Yes, the walk has been tough, but it has been worth the while.
President Mugabe, the steadfast man who has been behind this massive revolution remains one of the most unpopular statesmen of our times due to the stance that he decided to take for the sake of this country’s economic liberation.
Agriculture has been the country’s forte for decades, with tobacco being the main pillar on which the economy anchors. Command Agriculture and the Presidential Input Scheme have also come in to augment that position with many farmers now free from the jaws of poverty.
Now, it is a good thing that Namibia, South Africa and many others have been watching and learning. However, they do not necessarily have to carry out the agrarian reform the Zimbabwe way. The fundamentals are always different in each and every nation and therefore different scripts shall be written for different nations.

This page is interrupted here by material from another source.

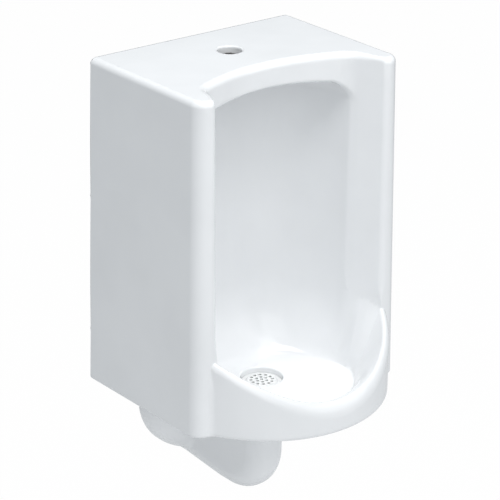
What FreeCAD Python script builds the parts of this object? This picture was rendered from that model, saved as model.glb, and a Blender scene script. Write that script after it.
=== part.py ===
import FreeCAD, Part
import math
import os
import re
from collections import namedtuple

import Sketcher

Vector = FreeCAD.Vector

# A wall hung urinal: one vitreous china casting with its strainer, outlet flange set and wall hangers.
# X runs to the right as seen from the room, Y runs into the wall, Z is up, and all sizes are in mm.
# The origin is on the wall, on the centre line, in the middle of the four hanger screws. Every piece
# is drawn with height 0 at the foot of the box, and its Placement then lowers it by the hanger height.

# Driving dimensions. Depths are measured from the wall into the room, heights from the foot of the box.
DIMENSIONS = {
    # the box
    "box_height": 492,
    "back_width": 360,  # at the top, against the wall
    "front_width": 344,  # at the top, across the wing fronts
    "wing_depth": 250,  # at the top
    "flare": 7.2,  # the sides and the wing fronts stand this much further out at the foot
    "corner_round": 16,
    "top_round": 6,
    "china": 10,  # usual wall of the casting
    # the concave lintel and the splayed wings
    "lintel_apex": 149,
    "lintel_curve": 280,
    "lintel_in": 46,  # where the lintel's line meets a wing's line, in from the side
    "lintel_end": 196,
    "lintel_corner": 35,
    "lintel_height": 36,
    "wing_wall": 18.5,  # a wing's thickness at its front
    "wing_round": 8,
    # the alcove
    "alcove_in": 41,  # the alcove's side, in from the side of the box
    "alcove_depth": 69,
    "alcove_curve": 120,
    "alcove_reach": 225,
    "ceiling_round": 12,
    # the lip and the bowl
    "lip_in": 6,  # where the lip's curve starts inside the box, in from the side
    "lip_reach": 356,
    "lip_root_in": 4,  # and in from the wing fronts
    "rim_back": 120,
    "recess_floor": 112,
    "rim_front": 36,
    "rim_curve": 330,
    "rim_round": 7,
    "foot_round": 6,
    "lip_wall": 18.5,
    "bowl_floor": 14,
    "bowl_side_in": 44,
    "bowl_back_in": 66,
    "bowl_front_in": 22,
    "crease_in": 18,
    "shoulder_depth": 239,
    "rim_inner_round": 6,
    # the drain and the trap
    "drain_depth": 170,
    "drain_radius": 31,
    "seat_height": 1,
    "passage_radius": 25,
    "keel_radius": 36,
    "keel_flat": 1,  # half the flat strip left between its two roundings
    "trap_bottom": 145,
    "trap_bend": 45,
    "trap_turn": 100,
    "weir_depth": 48,
    "weir_bend": 40,
    "keel_end": 130,
    # the outlet collar
    "outlet_drop": 60,
    "collar_radius": 100,
    "collar_land": 10,
    "collar_depth": 50,
    "horn_radius": 36,
    "horn_face": 22,
    "bolt_spread": 50,
    "bolt_hole": 5.5,
    # the flush chamber
    "slab": 12,
    "chamber_in": 14,  # the chamber's end, in from the side
    "chamber_front": 148,
    "inlet_radius": 18,
    "inlet_round": 2,
    "inlet_depth": 86,
    "wash_radius": 3,
    "wash_depth": 92,
    "wash_pitch": 18,
    "wash_count": 7,
    # the hollow back and the rail that hangs on the hooks
    "hollow_front": 192,
    "rail_height": 92,  # its lower edge, down from the top
    "rail_thick": 14,
    "notch_depth": 4,
    # the strainer
    "strainer_gap": 0.6,
    "strainer_flange": 3,
    "strainer_crown": 3.5,
    "strainer_wall": 3,
    "cap_flat": 21,  # radius of the cap's level top
    "cap_foot": 24.5,
    "spigot_gap": 1.5,
    "spigot_length": 10,
    "strainer_hole": 2.6,
    "hole_ring": 8,  # each ring of holes stands this much further out
    "seal_thick": 1.5,
    # the outlet flange set
    "flange_radius": 62,
    "flange_thick": 12,
    "waste_outer": 30,
    "waste_length": 50,
    "gasket_outer": 40,
    "gasket_gap": 1,
    "bolt_radius": 4,
    "bolt_play": 0.5,
    "bolt_head_radius": 7.5,
    "bolt_head_height": 4.5,
    "bolt_end": 66,
    "washer_radius": 9,
    "washer_thick": 1.6,
    "nut_radius": 7.5,
    "nut_height": 6.5,
    # the wall hangers
    "hanger_spread": 95,
    "hanger_width": 46,
    "hanger_gap": 1,
    "hanger_thick": 3,
    "hanger_lip": 14,
    "hanger_tail": 64,
    "hanger_bend": 2,  # inside each bend
    "hanger_hole": 3.5,
    "screw_radius": 3,
    "screw_neck": 3.25,
    "screw_length": 45,
    "screw_head_radius": 6,
    "screw_head_height": 3.6,
    "screw_drop": 19,
    "screw_pitch": 30,
    "screw_washer_radius": 7,
    "screw_washer_thick": 1.2,
}

doc = FreeCAD.newDocument("WallHungUrinal")
sheet = doc.addObject("Spreadsheet::Sheet", "Sizes")
for row, (alias, value) in enumerate(DIMENSIONS.items(), start=1):
    sheet.set(f"A{row}", alias)
    sheet.set(f"B{row}", str(value))
    sheet.setAlias(f"B{row}", alias)
doc.recompute()

# Heights and depths that follow from others, written once.
CEILING = "(box_height - lintel_height)"
LINTEL_SPREAD = "(front_width / 2 - lintel_in)"
WING_SPREAD = "(front_width / 2 - wing_wall)"
ALCOVE_HALF = "(front_width / 2 - alcove_in)"
LIP_SPREAD = "(front_width / 2 - lip_in)"
RAIL_BOTTOM = "(box_height - rail_height)"
LIP_ROOT = "(wing_depth - lip_root_in)"
WING_FOOT = "(wing_depth + flare)"
RIM_FRONT = "(wing_depth + flare * (1 - recess_floor / box_height))"
SEAT_ON_HANGER = f"({RAIL_BOTTOM} + notch_depth)"
SCREW_MIDDLE = f"({SEAT_ON_HANGER} - screw_drop - screw_pitch / 2)"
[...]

But whichever routes are taken, Africa must ultimately own her means of production.
President Mugabe’s contagious prognosis of an Africa that is on a steady growth path has rubbed on to all the African souls. This African dream is now harbored by all the sons and daughters of the African soil.
And as the other African Heads of State start to see the light, let their love for Africa shine through and manifest in true emancipation of the African folk through land reforms.
This mission will bring about real and sustainable transformation and therefore teamwork is very crucial. Zimbabwe has been a lone fighter in this revolution for far too long. This is an African problem that requires genuine African unity.
African leaders need to be reminded that their work is clear cut, Africa needs economic liberation and that liberty will only come through land ownership.